A small CUDA program allocates three buffers, launches two kernels repeatedly, and intentionally forgets to free one buffer. Running the program with the gpuprobe‑daemon produces output such as:

2024-12-21 16:32:46

num_successful_mallocs:  3
num_failed_mallocs:      0
num_successful_frees:    0
num_failed_frees:         0
per-process memory maps:
process 365159
        0x0000793a44000000: 8000000 Bytes
        0x0000793a48c00000: 8000000 Bytes
        0x0000793a49400000: 8000000 Bytes

total kernel launches: 1470
pid: 365159
        0x5de98f9fba50 (_Z27optimized_convolution_part1PdS_i) -> 735
        0x5de98f9fbb30 (_Z27optimized_convolution_part2PdS_i) -> 735

===

2024-12-21 16:32:51

num_successful_mallocs:  3
num_failed_mallocs:      0
num_successful_frees:    2
num_failed_frees:         0
per-process memory maps:
process 365159
        0x0000793a44000000: 8000000 Bytes
        0x0000793a48c00000: 0 Bytes
        0x0000793a49400000: 0 Bytes

total kernel launches: 2000
pid: 365159
        0x5de98f9fba50 (_Z27optimized_convolution_part1PdS_i) -> 1000
        0x5de98f9fbb30 (_Z27optimized_convolution_part2PdS_i) -> 1000

The first interval shows three successful allocations and 735 launches of each kernel; the second interval shows that two of the three buffers were freed and the kernels were launched 1 000 times each. These metrics are then exported to Prometheus and visualized in Grafana, providing real‑time views of per‑process CUDA memory usage and kernel activity.

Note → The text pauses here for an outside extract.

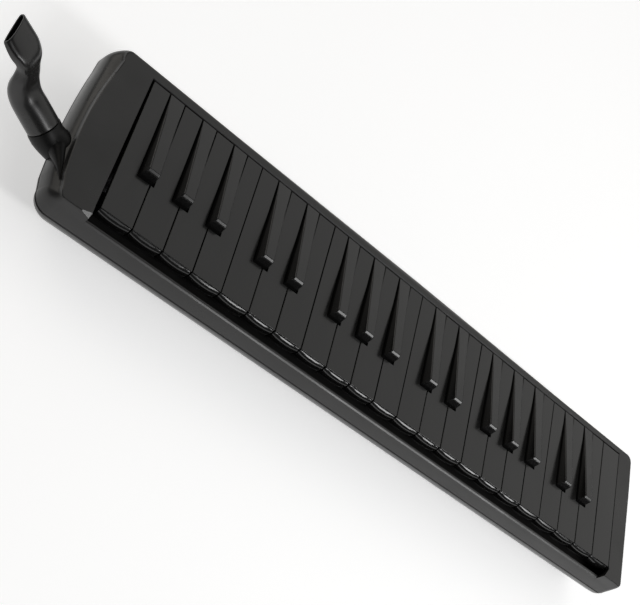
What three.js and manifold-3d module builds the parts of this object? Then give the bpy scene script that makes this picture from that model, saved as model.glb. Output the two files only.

GPUprobe also offers a "memleak" dashboard that aggregates memory usage per process (shown in orange) and a "cudatrace" view that lists kernel launches with human‑readable names.

In summary, GPUprobe demonstrates how eBPF uprobes can provide a lightweight, continuous, and application‑centric observability layer for CUDA programs, overcoming the limitations of existing NVIDIA tooling while keeping performance impact below 4 %.